CERTIORARI TO THE UNITED STATES COURT OF APPEALS FOR THE NINTH CIRCUIT

No. 03-221. Argued April 26, 2004--Decided June 21, 2004

Five days before the 1-year statute of limitations under the Antiterrorism and Effective Death Penalty Act of 1996 (AEDPA) would have run, respondent filed two pro se "mixed" federal habeas petitions--those containing both unexhausted and exhausted claims--and motions to stay the petitions while he returned to state court to exhaust the unexhausted claims.

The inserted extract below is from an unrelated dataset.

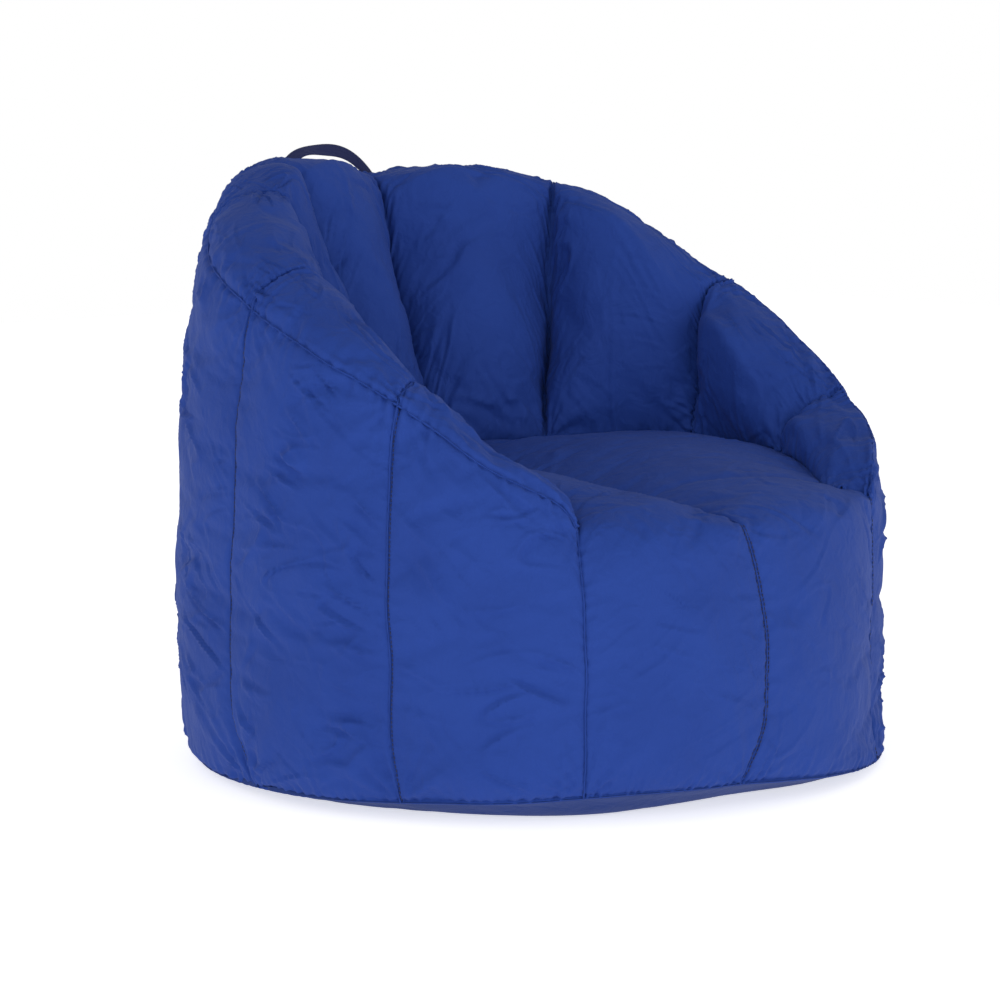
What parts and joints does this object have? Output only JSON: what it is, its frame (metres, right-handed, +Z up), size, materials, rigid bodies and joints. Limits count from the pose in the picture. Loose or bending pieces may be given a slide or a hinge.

The Magistrate Judge gave him three options: (1) The petitions could be dismissed without prejudice and respondent could refile after exhausting the unexhausted claims; (2) the unexhausted claims could be dismissed and he could proceed with only the exhausted claims; or (3) he could contest the Magistrate Judge's finding that some claims were unexhausted. He chose the first option with respect to one petition and failed to respond with respect to the other. The Federal District Court dismissed his petitions without prejudice. He then filed habeas petitions in the California Supreme Court, which were both denied. The federal court dismissed his subsequently refiled pro se habeas petitions with prejudice as untimely under AEDPA, see 28 U. S. C. §2254(d), and denied him a certificate of appealability (COA). The Ninth Circuit granted a COA, concluding that his initial petitions were timely under §2254(d) and that his later petitions related back to the initial ones. The Ninth Circuit determined that although the District Court correctly concluded that it did not have discretion to stay respondent's mixed petitions, it could have acted on his stay motions had he chosen the Magistrate Judge's second option and then renewed the prematurely filed stay motions. It also held that the District Court had to give respondent two specific warnings: first, that it could not consider his motions to stay the mixed petitions unless he chose to amend them and dismiss the then-unexhausted claims; and second, if applicable, that his federal claims would be time barred, absent cause for equitable tolling, upon his return to federal court if he opted to dismiss the petitions without prejudice and return to state court to exhaust all his claims.

Held: The District Court was not required to provide the warnings directed by the Ninth Circuit. Pp. 4-9.